Dans son communiqué, le groupement des auteurs de BD du SNAC ne cache pas son ambition d’arriver à améliorer les clauses contractuelles qui lient auteurs et éditeurs. Par boutade, certains auteurs disent que les éditeurs font signer les contrats annexes de cession des droits audiovisuels à l’auteur avant même de parapher le contrat d’édition. Le groupement des auteurs de BD du SNAC souhaite « une limitation de la cession des droits audiovisuels devenue systématique ». D’autres aspects relatifs aux éditeurs sont également abordés dans les objectifs : « Réévaluation de la gestion des prêts dans les bibliothèques, compensation des dédicaces à but promotionnel, meilleure orientation des auteurs découvrant le métier, mise en valeur de la bande dessinée sur le marché du livre, etc ».

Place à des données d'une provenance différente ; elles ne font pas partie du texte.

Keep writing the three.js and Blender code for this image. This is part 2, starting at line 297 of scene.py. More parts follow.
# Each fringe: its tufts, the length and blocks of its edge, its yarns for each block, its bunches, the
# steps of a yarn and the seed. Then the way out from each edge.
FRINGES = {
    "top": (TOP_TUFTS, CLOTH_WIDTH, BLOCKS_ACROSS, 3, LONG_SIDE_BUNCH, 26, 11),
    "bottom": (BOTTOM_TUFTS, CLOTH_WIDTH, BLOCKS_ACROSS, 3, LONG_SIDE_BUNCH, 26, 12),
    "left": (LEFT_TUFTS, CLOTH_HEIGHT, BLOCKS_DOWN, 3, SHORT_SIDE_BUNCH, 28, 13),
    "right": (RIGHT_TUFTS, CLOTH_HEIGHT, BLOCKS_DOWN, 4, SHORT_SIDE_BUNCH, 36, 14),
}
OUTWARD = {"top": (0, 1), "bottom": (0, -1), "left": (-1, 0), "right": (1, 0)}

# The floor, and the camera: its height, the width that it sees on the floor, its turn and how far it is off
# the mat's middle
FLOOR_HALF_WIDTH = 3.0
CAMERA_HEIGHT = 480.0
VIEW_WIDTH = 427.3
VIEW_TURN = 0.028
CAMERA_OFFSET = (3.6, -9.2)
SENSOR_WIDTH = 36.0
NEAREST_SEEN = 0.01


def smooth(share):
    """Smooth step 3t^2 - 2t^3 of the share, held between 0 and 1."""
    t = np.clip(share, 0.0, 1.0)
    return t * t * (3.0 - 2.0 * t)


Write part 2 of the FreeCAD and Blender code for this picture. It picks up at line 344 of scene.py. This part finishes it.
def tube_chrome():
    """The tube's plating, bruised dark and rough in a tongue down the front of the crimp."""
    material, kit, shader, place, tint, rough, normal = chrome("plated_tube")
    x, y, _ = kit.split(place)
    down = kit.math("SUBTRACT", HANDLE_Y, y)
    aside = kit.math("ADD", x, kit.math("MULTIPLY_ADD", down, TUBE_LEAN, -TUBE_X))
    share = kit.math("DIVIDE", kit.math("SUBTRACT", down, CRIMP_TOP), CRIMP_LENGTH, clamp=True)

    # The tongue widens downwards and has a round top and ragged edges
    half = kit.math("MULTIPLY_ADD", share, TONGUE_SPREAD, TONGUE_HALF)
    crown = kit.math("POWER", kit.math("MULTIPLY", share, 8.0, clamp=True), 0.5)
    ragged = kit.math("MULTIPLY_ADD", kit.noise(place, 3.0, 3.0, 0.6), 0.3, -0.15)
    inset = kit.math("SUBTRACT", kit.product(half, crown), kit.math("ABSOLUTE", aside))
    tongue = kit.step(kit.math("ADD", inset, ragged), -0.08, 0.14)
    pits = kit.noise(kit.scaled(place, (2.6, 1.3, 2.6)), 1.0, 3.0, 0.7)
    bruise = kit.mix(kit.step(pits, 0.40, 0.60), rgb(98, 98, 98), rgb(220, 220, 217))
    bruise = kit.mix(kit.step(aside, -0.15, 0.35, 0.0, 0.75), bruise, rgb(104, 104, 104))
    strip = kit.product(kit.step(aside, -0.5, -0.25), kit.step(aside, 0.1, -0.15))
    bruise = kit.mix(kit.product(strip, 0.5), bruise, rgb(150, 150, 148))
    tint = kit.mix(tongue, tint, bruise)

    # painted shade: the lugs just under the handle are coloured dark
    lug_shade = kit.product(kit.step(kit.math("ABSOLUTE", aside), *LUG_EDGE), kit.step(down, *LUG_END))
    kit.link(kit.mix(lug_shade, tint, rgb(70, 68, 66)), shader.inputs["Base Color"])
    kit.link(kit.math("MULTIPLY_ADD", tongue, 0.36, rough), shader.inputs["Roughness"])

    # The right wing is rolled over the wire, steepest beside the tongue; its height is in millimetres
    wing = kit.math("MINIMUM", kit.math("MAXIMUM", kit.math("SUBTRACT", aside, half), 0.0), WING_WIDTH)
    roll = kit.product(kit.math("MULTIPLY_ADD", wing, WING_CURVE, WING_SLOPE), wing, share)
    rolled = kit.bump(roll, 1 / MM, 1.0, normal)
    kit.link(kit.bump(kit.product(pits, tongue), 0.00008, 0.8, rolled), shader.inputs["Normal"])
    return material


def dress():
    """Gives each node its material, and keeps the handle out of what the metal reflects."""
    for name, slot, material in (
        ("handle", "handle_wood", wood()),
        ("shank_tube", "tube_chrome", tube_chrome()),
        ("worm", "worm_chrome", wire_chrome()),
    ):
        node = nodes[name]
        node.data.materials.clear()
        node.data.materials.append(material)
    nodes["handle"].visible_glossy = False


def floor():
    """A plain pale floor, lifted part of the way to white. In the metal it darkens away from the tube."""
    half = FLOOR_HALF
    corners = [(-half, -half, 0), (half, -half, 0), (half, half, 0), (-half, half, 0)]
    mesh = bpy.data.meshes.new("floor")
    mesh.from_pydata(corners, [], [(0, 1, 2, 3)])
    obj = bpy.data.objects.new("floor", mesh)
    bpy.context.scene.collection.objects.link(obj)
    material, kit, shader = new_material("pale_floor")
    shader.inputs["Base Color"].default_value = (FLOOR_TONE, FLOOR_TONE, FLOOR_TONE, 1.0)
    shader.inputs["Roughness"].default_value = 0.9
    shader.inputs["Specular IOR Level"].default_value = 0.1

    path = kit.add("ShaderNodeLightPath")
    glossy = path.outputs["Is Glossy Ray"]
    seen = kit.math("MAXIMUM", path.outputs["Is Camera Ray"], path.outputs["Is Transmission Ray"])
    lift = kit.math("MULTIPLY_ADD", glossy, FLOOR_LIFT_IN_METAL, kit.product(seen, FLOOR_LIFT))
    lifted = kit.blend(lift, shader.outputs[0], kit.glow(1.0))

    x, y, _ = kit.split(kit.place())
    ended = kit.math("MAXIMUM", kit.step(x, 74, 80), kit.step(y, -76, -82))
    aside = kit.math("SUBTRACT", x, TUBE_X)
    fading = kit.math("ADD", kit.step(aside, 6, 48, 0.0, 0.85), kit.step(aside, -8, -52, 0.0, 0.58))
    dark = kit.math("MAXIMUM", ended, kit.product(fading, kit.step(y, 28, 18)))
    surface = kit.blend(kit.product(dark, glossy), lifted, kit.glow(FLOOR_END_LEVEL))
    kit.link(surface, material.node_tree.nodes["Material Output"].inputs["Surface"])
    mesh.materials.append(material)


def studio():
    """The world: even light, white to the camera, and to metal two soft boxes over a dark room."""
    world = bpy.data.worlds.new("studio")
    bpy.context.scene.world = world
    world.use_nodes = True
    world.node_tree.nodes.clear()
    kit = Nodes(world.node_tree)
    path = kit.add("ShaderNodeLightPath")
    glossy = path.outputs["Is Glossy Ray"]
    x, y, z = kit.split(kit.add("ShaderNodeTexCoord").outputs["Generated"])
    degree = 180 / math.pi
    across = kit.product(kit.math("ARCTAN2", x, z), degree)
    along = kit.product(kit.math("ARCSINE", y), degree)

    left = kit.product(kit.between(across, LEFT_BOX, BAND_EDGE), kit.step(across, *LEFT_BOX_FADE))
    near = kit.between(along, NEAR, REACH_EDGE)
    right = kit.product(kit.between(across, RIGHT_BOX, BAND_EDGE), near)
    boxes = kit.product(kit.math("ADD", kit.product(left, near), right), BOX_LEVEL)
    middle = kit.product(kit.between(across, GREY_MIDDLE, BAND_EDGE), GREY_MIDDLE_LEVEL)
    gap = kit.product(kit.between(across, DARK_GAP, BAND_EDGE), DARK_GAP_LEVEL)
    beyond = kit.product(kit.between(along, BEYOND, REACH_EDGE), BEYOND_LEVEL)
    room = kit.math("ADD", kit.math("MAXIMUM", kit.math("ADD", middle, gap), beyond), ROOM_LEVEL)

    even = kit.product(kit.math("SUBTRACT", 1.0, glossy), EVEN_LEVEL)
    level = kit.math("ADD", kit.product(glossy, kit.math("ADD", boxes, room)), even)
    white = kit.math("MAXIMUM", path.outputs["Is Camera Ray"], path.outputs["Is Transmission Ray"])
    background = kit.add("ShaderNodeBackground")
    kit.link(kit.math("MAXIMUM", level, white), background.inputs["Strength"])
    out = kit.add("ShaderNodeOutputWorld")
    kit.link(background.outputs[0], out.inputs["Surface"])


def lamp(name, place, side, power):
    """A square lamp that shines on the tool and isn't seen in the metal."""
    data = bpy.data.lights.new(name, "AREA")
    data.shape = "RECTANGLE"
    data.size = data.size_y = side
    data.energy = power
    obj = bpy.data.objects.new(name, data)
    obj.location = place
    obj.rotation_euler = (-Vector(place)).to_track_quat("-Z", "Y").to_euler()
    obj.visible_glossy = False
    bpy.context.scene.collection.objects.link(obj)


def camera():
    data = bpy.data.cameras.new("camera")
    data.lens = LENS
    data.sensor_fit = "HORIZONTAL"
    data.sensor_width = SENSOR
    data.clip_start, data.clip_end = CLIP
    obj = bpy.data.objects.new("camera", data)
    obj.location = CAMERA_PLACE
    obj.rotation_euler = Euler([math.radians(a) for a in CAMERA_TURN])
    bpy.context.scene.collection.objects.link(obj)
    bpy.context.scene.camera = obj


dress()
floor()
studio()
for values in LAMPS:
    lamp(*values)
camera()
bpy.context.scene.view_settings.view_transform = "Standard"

Contacté par nos soins, Thierry Joor, le directeur éditorial des éditions Delcourt, juge l’initiative intéressante : « Plus il y a de dialogue entre notre maison d’édition et nos auteurs, moins il y aura de risque de conflit. Il est normal que des personnes exerçant la même profession se regroupent. Nous sommes heureux que certains de nos auteurs, qui nous font confiance depuis des années, soient dans le comité de pilotage de ce syndicat. Ils nous connaissent bien. En cas de problème, ils pourront expliquer les règles de fonctionnement des éditions Delcourt et faire taire les rumeurs. Enfin, cette initiative permettra aux auteurs de mieux se défendre contre les mauvais éditeurs. Je ne parle pas de ceux qui font de mauvais livres, mais de ceux qui accompagnent mal les auteurs (sur le plan administratif ou éditorial) ou ne les payent pas. De ce côté-là, nous, chez Delcourt, nous n’avons rien à craindre ».
Fabien Vehlmann, l’un des porte-parole du syndicat, se veut rassurant. « Nous ne voulons pas être une caricature de syndicat, en adoptant une posture ‘anti-éditeur’. Notre objectif est d’arriver à un meilleur dialogue avec eux et avec les institutions étatiques ». Les auteurs s’organisent donc pour parler d’une seule voix. Arriveront-ils à se faire entendre ? L’avenir nous le dira.